START Records provided

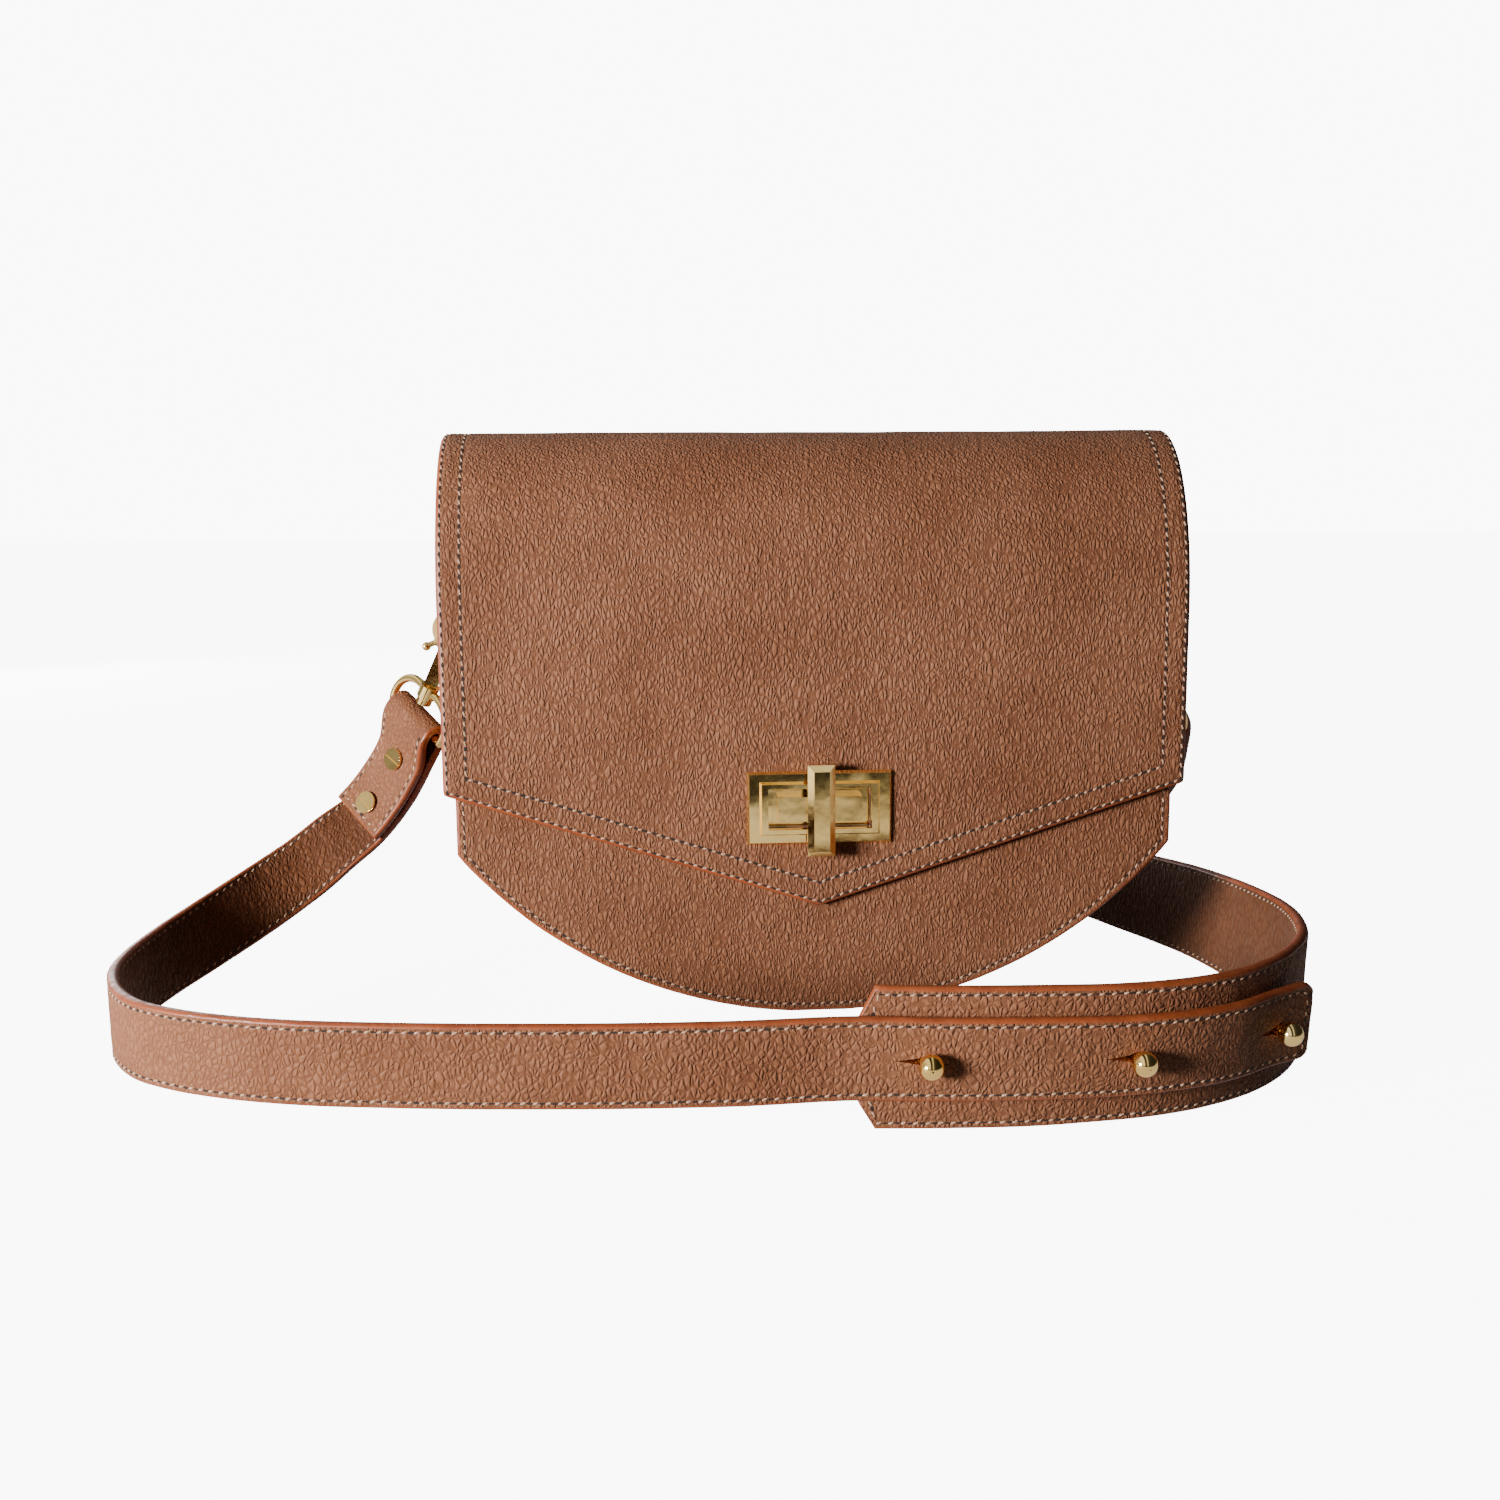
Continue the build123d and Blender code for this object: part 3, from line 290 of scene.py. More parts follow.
def board_material(name):
    """Pressed fibre board: matt, flecked and slightly uneven."""
    material, tree, shader, coords = node_tree(name)
    fleck = add_noise(tree, coords, 420, 6, 0.7)
    stops = ((0.3, (0.20, 0.15, 0.10)), (0.7, (0.42, 0.34, 0.24)))
    tree.links.new(add_ramp(tree, fleck, stops), shader.inputs["Base Color"])
    tree.links.new(add_bump(tree, fleck, 0.3, 0.0003), shader.inputs["Normal"])
    shader.inputs["Roughness"].default_value = 0.9
    return material


def metal(name, dark, light, rough_low, rough_high, scratch):
    """Polished plated metal with faint hairlines and handling marks."""
    material, tree, shader, coords = node_tree(name)
    tone = add_noise(tree, coords, 60, 3)
    tree.links.new(add_ramp(tree, tone, ((0.3, dark), (0.7, light))), shader.inputs["Base Color"])
    shader.inputs["Metallic"].default_value = 1.0
    smear = add_noise(tree, coords, 240, 5, 0.65)
    stops = ((0.3, (rough_low,) * 3), (0.75, (rough_high,) * 3))
    tree.links.new(add_ramp(tree, smear, stops), shader.inputs["Roughness"])
    place = tree.nodes.new("ShaderNodeMapping")
    place.inputs["Scale"].default_value = (1, 1, 14)
    tree.links.new(coords, place.inputs["Vector"])
    hair = add_noise(tree, place.outputs["Vector"], 900, 3)
    soft = add_noise(tree, coords, 130, 2)
    wave = add_bump(tree, add_noise(tree, coords, 60, 1), 0.25, 0.0012)
    normal = add_bump(tree, soft, 0.12, 0.0004, wave)
    tree.links.new(add_bump(tree, hair, scratch, 0.00002, normal), shader.inputs["Normal"])
    return material


LONG = (1.2, 1.2, 0.5)    # cells drawn out along the hide
LEATHER = leather("leather", (0.262, 0.101, 0.047), (0.372, 0.158, 0.082), 1.45, stretch=LONG, lean=24)
PANEL_LEATHER = leather("panel_leather", (0.262, 0.101, 0.047), (0.365, 0.155, 0.080), 1.4,
                        stretch=LONG, lean=24)
STRAP_LEATHER = leather("strap_leather", (0.262, 0.099, 0.046), (0.365, 0.152, 0.077), 1.5, 0.7, 0.6,
                        (1.0, 1.0, 0.7), 38)
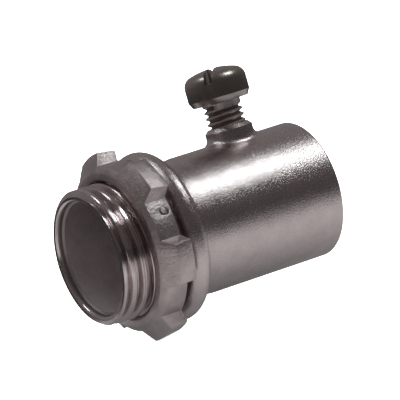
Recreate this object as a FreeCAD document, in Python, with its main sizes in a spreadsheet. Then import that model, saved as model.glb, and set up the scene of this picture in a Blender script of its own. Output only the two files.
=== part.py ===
"""Set-screw connector for thin-wall conduit: a one-piece steel body, its locknut and its set screw.

The row frame has its origin on the body's axis, in the plane of the shoulder face that bears on a box wall.
+X runs along the axis from the threaded nipple to the open end of the conduit socket.
+Z is the axis of the set screw, towards its head. Lengths are in millimetres.
"""

import FreeCAD, Part
import math
import os

import Sketcher

X_AXIS = FreeCAD.Vector(1, 0, 0)
Y_AXIS = FreeCAD.Vector(0, 1, 0)
Z_AXIS = FreeCAD.Vector(0, 0, 1)

# Every driving dimension, as a cell of the sheet. Positions along X are counted from the shoulder face.
DIMENSIONS = {
    # Threaded nipple
    "nipple_length": 10.1,
    "nipple_pitch": 1.814,
    "nipple_crest_radius": 10.3,
    "nipple_root_radius": 9.45,
    "nipple_lead_length": 0.7,
    "nipple_thread_inset": -0.81,
    "nipple_thread_turns": 5.5,
    "rim_radius": 9.85,
    "lip_round": 0.6,
    "mouth_bore_radius": 8.75,
    "mouth_step_depth": 1.25,
    "mouth_step_slope": 0.3,
    "throat_radius": 8.45,
    # Rolled bead that forms the shoulder
    "bead_radius": 12.95,
    "bead_front_round": 2.0,
    "bead_back_round": 1.4,
    "bead_root_round": 0.9,
    "bead_crease_radius": 9.9,
    "bead_crease_half_width": 0.25,
    "neck_end": 8.0,
    "neck_radius": 15.0,
    # Conduit socket
    "tube_radius": 10.5,
    "tube_end": 28.55,
    "tube_end_round": 0.4,
    "socket_radius": 9.15,
    "socket_chamfer": 0.5,
    "stop_position": 3.6,
    "stop_slope": 0.5,
    # Extruded boss that carries the set screw
    "screw_position": 18.75,
    "boss_radius": 3.65,
    "boss_height": 12.1,
    "boss_foot": 9.6,
    "boss_root_round": 1.1,
    "boss_lip_radius": 3.1,
    "boss_lip_height": 0.55,
    "boss_bore_radius": 2.97,
    # Set screw
    "screw_radius": 2.92,
    "screw_root_radius": 2.4,
    "screw_pitch": 0.907,
    "screw_tip_height": 9.35,
    "screw_point_chamfer": 0.5,
    "screw_neck": 0.55,
    "screw_thread_turns": 7.6,
    "head_seat_height": 16.35,
    "head_seat_radius": 4.25,
    "head_skirt_height": 0.9,
    "head_radius": 4.75,
    "head_wall_height": 3.1,
    "head_corner_radius": 3.6,
    "head_corner_height": 4.65,
    "head_height": 5.25,
    "slot_width": 1.3,
    "slot_depth": 2.2,
    "slot_angle": 48.0,
    "cross_length": 4.8,
    "cross_width": 1.1,
    "cross_depth": 2.5,
    # Locknut
    "nut_bore_radius": 10.36,
    "nut_bore_chamfer": 0.4,
    "nut_front": 5.3,
    "nut_land": 5.15,
    "nut_land_radius": 11.7,
    "nut_front_rim": 3.4,
    "nut_back": 1.7,
    "nut_back_rim": 0.55,
    "nut_front_radius": 14.5,
    "nut_back_radius": 14.15,
    "notch_radius": 12.6,
    "notch_corner_height": 12.25,
    "notch_half_width": 2.95,
    "notch_flare": 2.8,
    "notch_top": 15.0,
    "notch_turn": 15.3,
    "stake_position": 2.25,
    "stake_turn": 70.5,
    "stake_tilt": 18.0,
    "stake_radius": 0.6,
    "stake_depth": 0.2,
}
NOTCH_COUNT = 6
NIPPLE_GROOVE = ((0.20, 0.0), (0.52, 0.75), (0.82, 0.97))
SCREW_GROOVE = ((0.06, 0.0), (0.42, 0.62))

doc = FreeCAD.newDocument("set_screw_connector")
sheet = doc.addObject("Spreadsheet::Sheet", "Dimensions")
for row, (alias, number) in enumerate(DIMENSIONS.items(), start=1):
    sheet.set(f"A{row}", alias)
    sheet.set(f"B{row}", str(number))
    sheet.setAlias(f"B{row}", alias)
doc.recompute()


def value(formula):
    """Number that a formula such as 'tube_end - tube_end_round' stands for."""
    total = 0.0
    sign = 1.0
    for word in formula.split():
        if word in ("+", "-"):
            sign = 1.0 if word == "+" else -1.0
        else:
            total += sign * float(sheet.get(word) if word in DIMENSIONS else word)
            sign = 1.0
    return total


def expression(formula):
    """The same formula as a FreeCAD expression on the sheet's cells."""
    return " ".join("Dimensions." + word if word in DIMENSIONS else word for word in formula.split())


def bind(item, **formulas):
    """Ties properties of an object to the sheet."""
    for name, formula in formulas.items():
        item.setExpression(name, expression(formula))


def arc_edge(start, end, radius):
    """Circle arc from start to end: anticlockwise for a positive radius, clockwise for a negative one."""
    chord = end - start
    size = abs(radius)
    rise = math.sqrt(max(size ** 2 - (chord.Length / 2) ** 2, 0.0))
    side = FreeCAD.Vector(-chord.y, chord.x, 0).normalize() * rise
    centre = (start + end) * 0.5 + (side if radius > 0 else -side)
    first, last = (start, end) if radius > 0 else (end, start)
    angle_first = math.atan2(first.y - centre.y, first.x - centre.x)
    angle_last = math.atan2(last.y - centre.y, last.x - centre.x)
    if angle_last < angle_first:
        angle_last += 2 * math.pi
    circle = Part.Circle(centre, Z_AXIS, size)
    return Part.ArcOfCircle(circle, angle_first, angle_last)


def draw_outline(sketch, corners):
    """Closes a loop of edges through the corners and ties each corner to the sheet.

    A corner is (x, y) or (x, y, radius); a radius makes the edge that arrives at the corner an arc of
    that radius, anticlockwise, or clockwise where the formula starts with a minus sign.
    """
    points = [FreeCAD.Vector(value(corner[0]), value(corner[1]), 0) for corner in corners]
    count = len(corners)
    ends = []
    for index in range(count):
        arriving = corners[(index + 1) % count]
        start = points[index]
        end = points[(index + 1) % count]
        if len(arriving) == 2:
            edge = sketch.addGeometry(Part.LineSegment(start, end), False)
            ends.append((edge, 1, 2))
            continue
        radius = value(arriving[2])
        edge = sketch.addGeometry(arc_edge(start, end, radius), False)
        ends.append((edge, 1, 2) if radius > 0 else (edge, 2, 1))
        size = sketch.addConstraint(Sketcher.Constraint("Radius", edge, abs(radius)))
        sketch.setExpression(f"Constraints[{size}]", expression(arriving[2].lstrip("- ")))
    for index in range(count):
        edge, first, last = ends[index]
        following, following_first, following_last = ends[(index + 1) % count]
        sketch.addConstraint(Sketcher.Constraint("Coincident", edge, last, following, following_first))
        across, along = corners[index][:2]
        for kind, formula, axis in (("DistanceX", across, -2), ("DistanceY", along, -1)):
            if formula == "0":
                sketch.addConstraint(Sketcher.Constraint("PointOnObject", edge, first, axis))
                continue
            place = sketch.addConstraint(Sketcher.Constraint(kind, -1, 1, edge, first, value(formula)))
            sketch.setExpression(f"Constraints[{place}]", expression(formula))


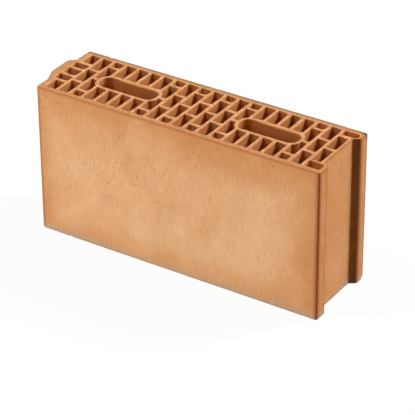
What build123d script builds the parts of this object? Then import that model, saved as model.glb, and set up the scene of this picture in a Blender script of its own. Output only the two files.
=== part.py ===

END Records provided

**Task objective:** Reproduce precisely the span of lines that begins at the line containing "What build123d script" and ends with the last line of the listing.

**Solution:**
What build123d script builds the parts of this object? Then import that model, saved as model.glb, and set up the scene of this picture in a Blender script of its own. Output only the two files.
=== part.py ===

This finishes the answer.